The result of this culture of pragmatism can be seen most clearly in the coronavirus crisis, with Mahbubani arguing — I daresay accurately — that the competent response of East Asian countries in confronting the pandemic as compared to the incompetence generally displayed by Western governments marks the end of Western domination and the start of the Asian century (the end of Western domination was echoed most brutally by Mohamed El-Erian, chief economic adviser at Allianz, in his terrifying comment that “those of us who have had the privilege of studying failed states have seen this before, but never in a big country like the United States, let alone a global economy”).

Finally, Merkel’s personal history — she is a trained scientist and has a doctorate in quantum chemistry — makes her particularly predisposed to applying the scientific method to political problems. No wonder, then, that her political style is so aptly characterised by Deng’s injunction to “cross the river by feeling the stones”.

Nowhere has her training as a scientist stood her in better stead than the coronavirus crisis. A good scientist is forthright about their own fallibility, and forthright, therefore, about what they do not know. On this score, Merkel has performed admirably. As Axel Radlach Pries, the chairperson of the Berlin Institute of Health put it, because Merkel “shares information about what she doesn’t know”, the information is seen as credible. 

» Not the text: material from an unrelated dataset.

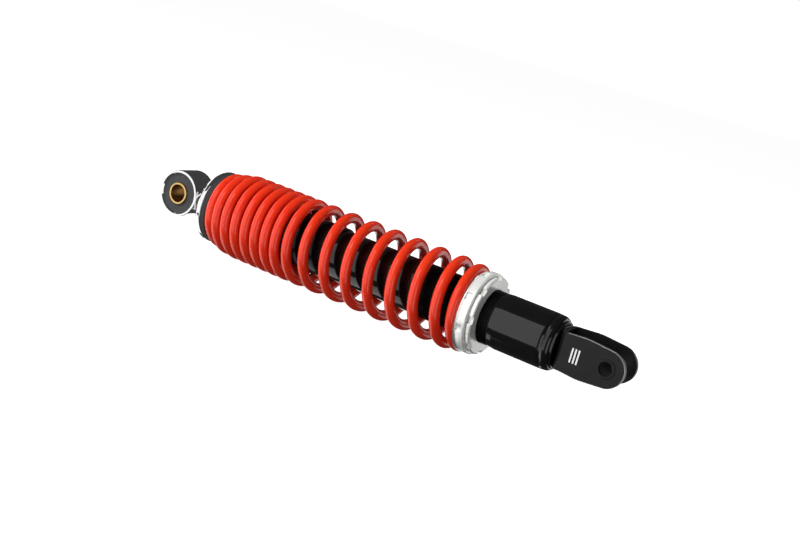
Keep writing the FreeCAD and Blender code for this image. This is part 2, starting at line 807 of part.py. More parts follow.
def clevis_thread_insert():
    """Pressed threaded bush in one ear, with a thin flange on the outer face."""
    outer_y = -CLEVIS_WIDTH / 2 - INSERT_FLANGE
    length = SHEET + INSERT_FLANGE
    point = V(EYE_TO_CLEVIS, outer_y, 0)
    flange = Part.makeCylinder(INSERT_FLANGE_RADIUS, INSERT_FLANGE, point, V(0, 1, 0))
    shank = Part.makeCylinder(INSERT_RADIUS, length, point, V(0, 1, 0))
    bore = Part.makeCylinder(M8_MINOR_RADIUS, length, point, V(0, 1, 0))
    mouth = Part.makeCone(
        M8_MINOR_RADIUS + INSERT_CHAMFER, M8_MINOR_RADIUS, INSERT_CHAMFER, point, V(0, 1, 0)
    )
    return flange.fuse(shank).cut(bore).cut(mouth).removeSplitter()


def build():
    """Make every piece and write it."""
    os.makedirs("parts", exist_ok=True)
    valve_shim_x = VALVE_X - SHIM_STACK
    nut_bore = ROD_RADIUS
    save("upper_eye", upper_eye())
    save("eye_bush", eye_bush())
    save("eye_sleeve", eye_sleeve())
    save("top_spring_cup", top_spring_cup())
    save("spring_isolator", spring_isolator())
    save("upper_spring_seat", upper_spring_seat())
    save("dust_sleeve", dust_sleeve())
    save("coil_spring", coil_spring())
    save("damper_rod", damper_rod())
    save("rod_lock_nut", hexagon(NUT_X, LOCK_NUT_THICKNESS, NUT_FLATS, nut_bore))
    save("bump_stop_washer", tube(BUMP_WASHER_X, BUMP_X, BUMP_WASHER_RADIUS, ROD_RADIUS))
    save("bump_stop", bump_stop())
    save("rebound_stop", tube(STOP_X, SHOULDER_X, REBOUND_STOP_RADIUS, ROD_RADIUS))
    save("piston_washer", tube(SHOULDER_X, UPPER_SHIM_X, BACKING_RADIUS, ROD_END_RADIUS))
    save("compression_shims", shim_stack(PISTON_X, -1))
    save("piston", piston())
    save("piston_band", piston_band())
    save("rebound_shims", shim_stack(LOWER_SHIM_X, 1))
    save(
        "piston_nut",
        hexagon(PISTON_NUT_X, PISTON_NUT_THICKNESS, PISTON_NUT_FLATS, ROD_END_RADIUS),
    )
    save("body_tube", body_tube())
    save("dust_wiper", dust_wiper())
    save("seal_washer", tube(LIP_X, OIL_SEAL_X, TUBE_BORE_RADIUS, ROD_RADIUS + GAP))
    save("oil_seal", tube(OIL_SEAL_X, GUIDE_X, TUBE_BORE_RADIUS, ROD_RADIUS + RUN_FIT))
    save("rod_guide", rod_guide())
    save("guide_o_ring", guide_o_ring())
    save(
        "inner_cylinder",
        tube(CYLINDER_X, VALVE_FLANGE_X, CYLINDER_RADIUS + CYLINDER_WALL, CYLINDER_RADIUS),
    )
    save("base_valve", base_valve())
    save("base_valve_shims", tube(valve_shim_x, VALVE_X, SHIM_RADIUS, VALVE_BOLT_RADIUS))
    save("base_valve_bolt", base_valve_bolt())
    save(
        "base_valve_nut",
        hexagon(
            valve_shim_x - VALVE_NUT_THICKNESS,
            VALVE_NUT_THICKNESS,
            VALVE_NUT_FLATS,
            VALVE_BOLT_RADIUS,
        ),
    )
    save("body_end_cap", body_end_cap())
    save("preload_ring", preload_ring())
    save("lock_ring", lock_ring())
    save("spring_seat_washer", spring_seat_washer())
    save("clevis", clevis())
    save("clevis_thread_insert", clevis_thread_insert())


build()
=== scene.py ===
"""Rear shock absorber: its looks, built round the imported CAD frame.

Metres, in the CAD's frame. X runs along the damper from the eye to the clevis, Y along
both bolt holes and Z up. The origin is the centre of the eye.
"""

import logging
import math
from collections.abc import Iterable, Sequence
from dataclasses import dataclass
from enum import Enum

import bmesh
import bpy
from bmesh.types import BMEdge, BMFace, BMVert, BMesh
from bpy.types import Material, NodeSocket, Object
from mathutils import Matrix, Vector


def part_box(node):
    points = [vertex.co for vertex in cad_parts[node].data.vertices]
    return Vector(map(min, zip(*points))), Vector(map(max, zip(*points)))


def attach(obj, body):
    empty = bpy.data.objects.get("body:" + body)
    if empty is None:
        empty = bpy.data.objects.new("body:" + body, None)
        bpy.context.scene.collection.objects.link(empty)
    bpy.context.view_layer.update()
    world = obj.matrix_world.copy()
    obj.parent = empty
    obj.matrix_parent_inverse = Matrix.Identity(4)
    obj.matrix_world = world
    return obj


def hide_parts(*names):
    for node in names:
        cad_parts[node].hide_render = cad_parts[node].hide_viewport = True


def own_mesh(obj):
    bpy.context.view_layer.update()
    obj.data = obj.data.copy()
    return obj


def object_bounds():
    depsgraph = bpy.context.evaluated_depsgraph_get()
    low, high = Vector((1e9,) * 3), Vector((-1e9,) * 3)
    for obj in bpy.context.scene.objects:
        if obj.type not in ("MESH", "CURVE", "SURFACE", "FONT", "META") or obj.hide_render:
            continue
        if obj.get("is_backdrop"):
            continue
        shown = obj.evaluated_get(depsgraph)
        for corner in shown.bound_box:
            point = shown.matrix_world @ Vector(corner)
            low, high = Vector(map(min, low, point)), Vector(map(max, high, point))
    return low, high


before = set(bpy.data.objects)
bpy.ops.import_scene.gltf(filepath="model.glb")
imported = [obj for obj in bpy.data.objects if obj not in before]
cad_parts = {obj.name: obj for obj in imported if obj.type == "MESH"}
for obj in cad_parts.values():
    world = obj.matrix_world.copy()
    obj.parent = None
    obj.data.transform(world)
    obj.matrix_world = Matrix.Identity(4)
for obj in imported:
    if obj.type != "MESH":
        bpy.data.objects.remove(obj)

LOG = logging.getLogger("shock_absorber")
MM = 0.001
TURN = 2 * math.pi
TINY = 1e-7
NEAR = 1e-6
WELD_DISTANCE = TINY * 20
AHEAD = Vector((1, 0, 0))

Corner = tuple[float, float, float]
Colour = tuple[float, float, float]


class Axis(Enum):
    """The line that a turned piece is turned about."""

    DAMPER = "x"
    BOLT = "y"


class Pattern(Enum):
    """The surface pattern that a finish carries."""

    PEEL = "sprayed or dipped coat"
    TURNED_DAMPER = "lathe marks about the damper's axis"
    TURNED_BOLT = "lathe marks about the bolt's axis"
    GRAIN = "fine moulded or sintered grain"
    CELLS = "open foam cells"
    DRAWN = "marks drawn along the damper"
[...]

Just as remarkable is that, throughout the crisis, Merkel has remained characteristically measured in her rhetoric. Despite Germany’s remarkable success in containing Covid-19, she has stressed that there is no room for complacency, emphasising that what they have achieved is a “fragile intermediate success”, adding that Germany “does not have a lot of room for manoeuvre”. No political rhetoric here, just clear and calm communication. 

She has even used her background in science to concisely and illustratively clarify the importance of r-nought, the basic reproductive number at the heart of the novel coronavirus’s spread. It is for this reason that journalist Saskia Miller described Merkel as the “political leader who executed, celebrated, and personified evidence-based thinking when it mattered most”.

What unites these leaders is a shared appreciation of the physicality of the world and of the consequent importance not to let our conception of its mechanics override our observations of those very same mechanics. Charles Sanders Peirce, the founder of pragmatism, described it thus: “Consider the practical effects of the objects of your conception. Then, your conception of those effects is the whole of your conception of the object.” 

By explicitly questioning our understanding of the relation between cause and effect, Enlightenment philosopher David Hume led Immanuel Kant to credit him with waking Kant from his “dogmatic slumber”. The coronavirus crisis, far from showing us that we do not understand cause and effect, reminds us of how much it matters: how much we should pay attention to the real-world effects of the policies we put in place. To this extent, the novel coronavirus is an alarm bell, urging us to wake from our collective dogmatic slumber.